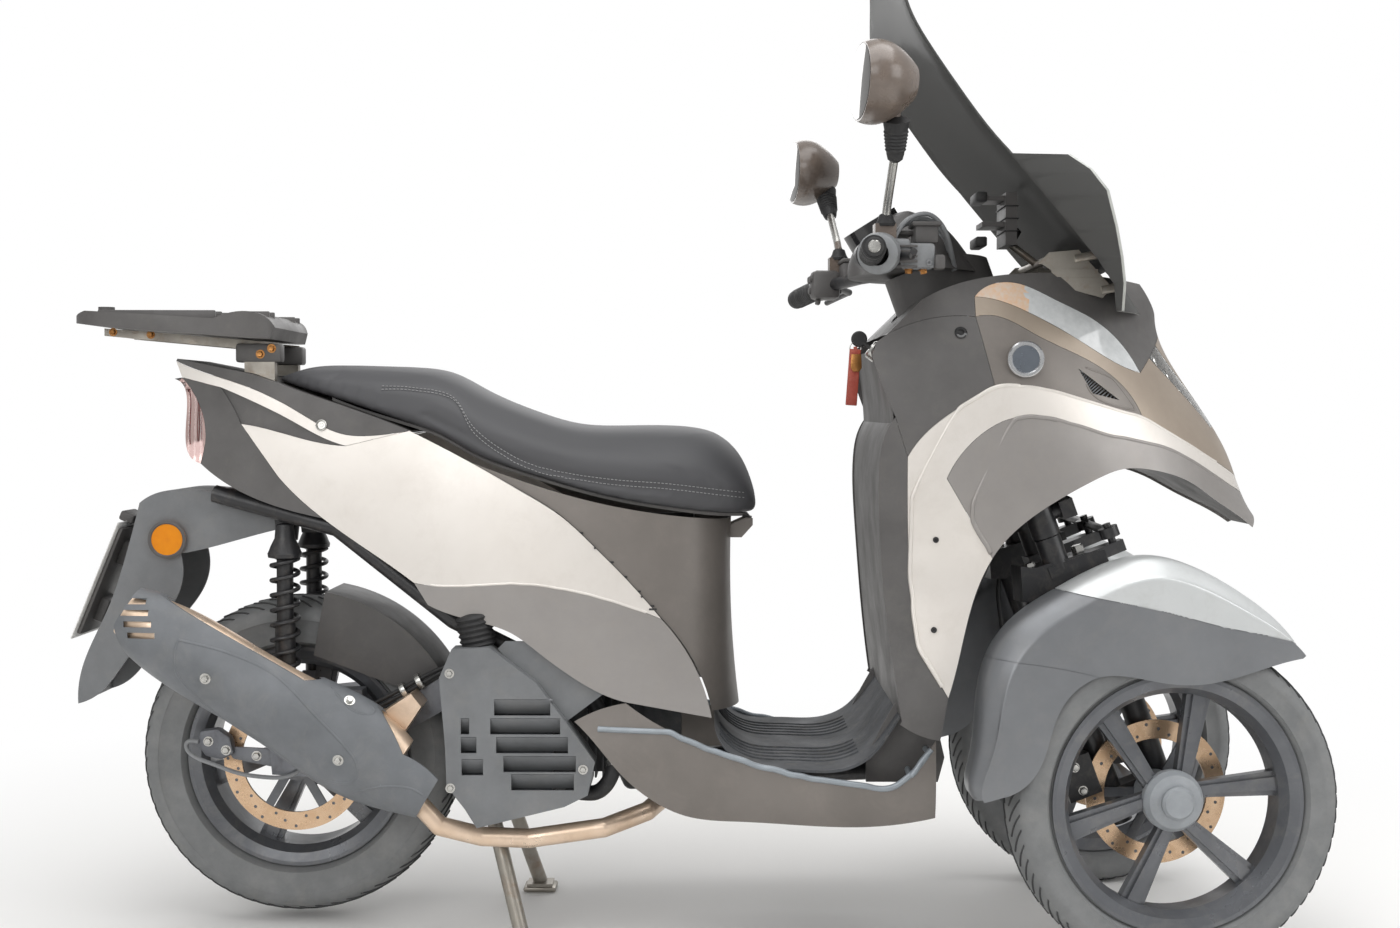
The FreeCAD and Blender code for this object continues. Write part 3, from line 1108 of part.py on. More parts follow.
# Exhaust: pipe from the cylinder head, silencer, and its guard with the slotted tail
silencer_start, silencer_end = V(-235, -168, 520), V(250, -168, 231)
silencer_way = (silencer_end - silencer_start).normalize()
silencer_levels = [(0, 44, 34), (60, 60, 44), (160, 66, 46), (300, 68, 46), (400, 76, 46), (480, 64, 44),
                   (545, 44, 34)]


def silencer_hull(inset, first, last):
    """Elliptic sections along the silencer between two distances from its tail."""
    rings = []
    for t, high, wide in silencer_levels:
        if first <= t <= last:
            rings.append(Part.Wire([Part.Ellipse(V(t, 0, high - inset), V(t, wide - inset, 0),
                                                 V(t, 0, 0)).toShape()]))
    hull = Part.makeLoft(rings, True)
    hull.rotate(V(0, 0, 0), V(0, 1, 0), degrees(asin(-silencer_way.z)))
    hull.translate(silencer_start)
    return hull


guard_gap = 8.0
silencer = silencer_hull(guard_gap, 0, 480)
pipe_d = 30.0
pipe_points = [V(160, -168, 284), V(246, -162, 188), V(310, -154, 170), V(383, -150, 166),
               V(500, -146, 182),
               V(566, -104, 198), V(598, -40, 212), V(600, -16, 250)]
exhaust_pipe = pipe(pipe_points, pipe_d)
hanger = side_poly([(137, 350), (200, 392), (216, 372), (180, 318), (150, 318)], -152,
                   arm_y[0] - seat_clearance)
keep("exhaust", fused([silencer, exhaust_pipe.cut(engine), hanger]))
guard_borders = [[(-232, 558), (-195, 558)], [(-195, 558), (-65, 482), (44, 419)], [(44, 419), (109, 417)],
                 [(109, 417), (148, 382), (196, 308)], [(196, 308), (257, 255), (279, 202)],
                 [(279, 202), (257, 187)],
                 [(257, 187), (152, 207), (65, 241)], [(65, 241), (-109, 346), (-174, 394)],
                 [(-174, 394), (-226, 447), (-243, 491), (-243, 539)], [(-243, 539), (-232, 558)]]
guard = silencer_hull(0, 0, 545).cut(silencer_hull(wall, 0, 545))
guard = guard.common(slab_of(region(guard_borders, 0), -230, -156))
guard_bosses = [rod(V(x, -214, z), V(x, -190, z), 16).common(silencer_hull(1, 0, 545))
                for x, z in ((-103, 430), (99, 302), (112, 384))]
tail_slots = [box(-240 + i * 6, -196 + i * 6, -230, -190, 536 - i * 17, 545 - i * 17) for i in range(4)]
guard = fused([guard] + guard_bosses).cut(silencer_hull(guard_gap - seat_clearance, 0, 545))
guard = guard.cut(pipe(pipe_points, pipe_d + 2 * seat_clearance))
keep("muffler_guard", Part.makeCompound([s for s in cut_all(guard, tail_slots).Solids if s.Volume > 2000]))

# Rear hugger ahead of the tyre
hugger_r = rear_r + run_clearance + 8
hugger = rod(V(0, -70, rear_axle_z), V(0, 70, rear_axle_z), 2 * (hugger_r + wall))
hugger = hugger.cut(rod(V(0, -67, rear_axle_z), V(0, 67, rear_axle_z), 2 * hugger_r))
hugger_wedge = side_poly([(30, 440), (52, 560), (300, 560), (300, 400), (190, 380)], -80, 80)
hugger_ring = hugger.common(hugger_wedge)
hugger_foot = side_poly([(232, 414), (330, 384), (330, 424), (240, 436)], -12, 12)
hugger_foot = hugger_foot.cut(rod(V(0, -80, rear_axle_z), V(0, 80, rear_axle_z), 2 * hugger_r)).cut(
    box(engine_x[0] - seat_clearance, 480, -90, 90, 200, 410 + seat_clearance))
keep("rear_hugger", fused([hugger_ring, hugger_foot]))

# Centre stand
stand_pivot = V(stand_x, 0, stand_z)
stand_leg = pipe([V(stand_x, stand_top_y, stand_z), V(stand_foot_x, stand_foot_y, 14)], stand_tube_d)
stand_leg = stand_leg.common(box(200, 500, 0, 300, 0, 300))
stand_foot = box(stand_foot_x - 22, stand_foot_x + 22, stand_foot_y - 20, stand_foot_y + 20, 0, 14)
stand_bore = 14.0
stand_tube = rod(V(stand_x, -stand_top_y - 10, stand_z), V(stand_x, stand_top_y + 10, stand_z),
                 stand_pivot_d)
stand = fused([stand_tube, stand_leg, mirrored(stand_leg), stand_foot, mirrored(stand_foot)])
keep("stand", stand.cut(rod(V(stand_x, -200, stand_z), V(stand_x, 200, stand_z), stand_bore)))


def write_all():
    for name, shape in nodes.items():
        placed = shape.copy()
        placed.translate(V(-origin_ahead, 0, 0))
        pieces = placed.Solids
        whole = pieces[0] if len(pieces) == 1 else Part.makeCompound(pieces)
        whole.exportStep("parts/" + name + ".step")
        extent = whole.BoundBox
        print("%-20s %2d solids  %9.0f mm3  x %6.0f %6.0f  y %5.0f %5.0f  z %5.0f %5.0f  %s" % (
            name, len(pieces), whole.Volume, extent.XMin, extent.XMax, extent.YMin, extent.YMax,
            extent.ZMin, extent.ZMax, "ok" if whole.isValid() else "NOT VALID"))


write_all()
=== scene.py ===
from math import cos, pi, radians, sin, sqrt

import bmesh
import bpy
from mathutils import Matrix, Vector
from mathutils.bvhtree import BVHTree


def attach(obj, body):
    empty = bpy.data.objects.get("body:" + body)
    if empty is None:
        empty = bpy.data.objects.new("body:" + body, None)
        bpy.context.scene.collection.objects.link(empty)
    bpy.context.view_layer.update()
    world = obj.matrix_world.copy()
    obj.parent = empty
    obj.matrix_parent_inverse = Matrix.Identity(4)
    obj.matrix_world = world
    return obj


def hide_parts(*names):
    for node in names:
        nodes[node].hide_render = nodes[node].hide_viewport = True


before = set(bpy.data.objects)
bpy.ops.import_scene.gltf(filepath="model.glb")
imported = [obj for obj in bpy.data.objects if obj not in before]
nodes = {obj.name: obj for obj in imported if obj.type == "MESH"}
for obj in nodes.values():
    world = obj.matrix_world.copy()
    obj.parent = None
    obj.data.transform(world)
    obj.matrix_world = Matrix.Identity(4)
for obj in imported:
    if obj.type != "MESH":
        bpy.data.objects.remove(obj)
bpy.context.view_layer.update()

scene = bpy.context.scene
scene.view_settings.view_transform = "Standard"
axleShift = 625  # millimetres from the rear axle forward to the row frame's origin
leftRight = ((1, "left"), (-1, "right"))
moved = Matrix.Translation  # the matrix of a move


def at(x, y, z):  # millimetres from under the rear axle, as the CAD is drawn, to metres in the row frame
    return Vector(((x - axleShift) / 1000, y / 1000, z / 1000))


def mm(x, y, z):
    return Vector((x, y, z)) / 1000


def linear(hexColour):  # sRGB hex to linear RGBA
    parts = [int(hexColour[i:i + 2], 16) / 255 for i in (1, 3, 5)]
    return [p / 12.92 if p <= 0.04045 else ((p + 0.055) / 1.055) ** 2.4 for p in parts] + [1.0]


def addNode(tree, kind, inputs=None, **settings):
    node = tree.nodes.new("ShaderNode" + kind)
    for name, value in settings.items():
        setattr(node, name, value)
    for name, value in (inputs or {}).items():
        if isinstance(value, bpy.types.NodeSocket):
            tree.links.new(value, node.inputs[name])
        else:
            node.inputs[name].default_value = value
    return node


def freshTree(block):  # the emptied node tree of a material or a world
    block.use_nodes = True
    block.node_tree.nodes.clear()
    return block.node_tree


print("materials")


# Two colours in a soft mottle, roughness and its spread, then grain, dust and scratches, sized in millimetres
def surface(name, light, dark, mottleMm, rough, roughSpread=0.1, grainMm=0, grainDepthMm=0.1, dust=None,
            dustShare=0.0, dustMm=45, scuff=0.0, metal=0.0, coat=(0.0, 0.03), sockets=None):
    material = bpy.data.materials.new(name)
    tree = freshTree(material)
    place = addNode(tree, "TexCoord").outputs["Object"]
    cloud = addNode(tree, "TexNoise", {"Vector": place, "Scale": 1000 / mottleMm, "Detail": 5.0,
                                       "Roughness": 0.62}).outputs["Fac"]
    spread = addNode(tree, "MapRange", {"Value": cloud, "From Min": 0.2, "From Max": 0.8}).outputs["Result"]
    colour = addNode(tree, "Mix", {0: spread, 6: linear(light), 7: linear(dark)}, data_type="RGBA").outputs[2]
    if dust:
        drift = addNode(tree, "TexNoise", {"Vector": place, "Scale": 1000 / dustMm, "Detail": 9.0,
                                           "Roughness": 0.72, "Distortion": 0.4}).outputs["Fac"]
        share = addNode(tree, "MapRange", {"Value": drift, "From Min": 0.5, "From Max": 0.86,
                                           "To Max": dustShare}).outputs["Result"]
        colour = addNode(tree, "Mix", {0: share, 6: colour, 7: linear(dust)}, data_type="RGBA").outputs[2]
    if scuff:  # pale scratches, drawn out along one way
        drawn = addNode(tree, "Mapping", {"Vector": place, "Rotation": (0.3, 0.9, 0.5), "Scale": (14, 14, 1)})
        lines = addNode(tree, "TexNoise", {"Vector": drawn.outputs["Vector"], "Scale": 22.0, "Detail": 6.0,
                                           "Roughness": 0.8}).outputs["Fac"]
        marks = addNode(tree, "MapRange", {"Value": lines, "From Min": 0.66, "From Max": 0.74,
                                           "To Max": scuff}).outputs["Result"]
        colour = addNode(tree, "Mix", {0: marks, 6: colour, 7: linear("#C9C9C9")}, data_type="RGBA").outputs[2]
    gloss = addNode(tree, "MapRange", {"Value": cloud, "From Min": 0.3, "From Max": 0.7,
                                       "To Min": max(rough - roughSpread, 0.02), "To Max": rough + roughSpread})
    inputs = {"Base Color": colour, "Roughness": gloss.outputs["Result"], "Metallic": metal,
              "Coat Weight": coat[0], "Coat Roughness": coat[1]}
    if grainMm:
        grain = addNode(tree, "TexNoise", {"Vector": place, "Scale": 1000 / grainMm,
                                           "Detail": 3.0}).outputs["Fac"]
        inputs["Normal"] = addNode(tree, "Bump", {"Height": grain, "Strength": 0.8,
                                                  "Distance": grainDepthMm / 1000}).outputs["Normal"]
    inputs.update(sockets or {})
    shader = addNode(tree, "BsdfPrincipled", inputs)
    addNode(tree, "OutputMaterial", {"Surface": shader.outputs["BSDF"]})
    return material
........
*Stated task*: Transcribe the lines beginning at the one that contains "whole = pieces[0]" and ending at the one that contains "before = set(bpy.data.objects)", with nothing added or left out.

*In response*:
        whole = pieces[0] if len(pieces) == 1 else Part.makeCompound(pieces)
        whole.exportStep("parts/" + name + ".step")
        extent = whole.BoundBox
        print("%-20s %2d solids  %9.0f mm3  x %6.0f %6.0f  y %5.0f %5.0f  z %5.0f %5.0f  %s" % (
            name, len(pieces), whole.Volume, extent.XMin, extent.XMax, extent.YMin, extent.YMax,
            extent.ZMin, extent.ZMax, "ok" if whole.isValid() else "NOT VALID"))


write_all()
=== scene.py ===
from math import cos, pi, radians, sin, sqrt

import bmesh
import bpy
from mathutils import Matrix, Vector
from mathutils.bvhtree import BVHTree


def attach(obj, body):
    empty = bpy.data.objects.get("body:" + body)
    if empty is None:
        empty = bpy.data.objects.new("body:" + body, None)
        bpy.context.scene.collection.objects.link(empty)
    bpy.context.view_layer.update()
    world = obj.matrix_world.copy()
    obj.parent = empty
    obj.matrix_parent_inverse = Matrix.Identity(4)
    obj.matrix_world = world
    return obj


def hide_parts(*names):
    for node in names:
        nodes[node].hide_render = nodes[node].hide_viewport = True


before = set(bpy.data.objects)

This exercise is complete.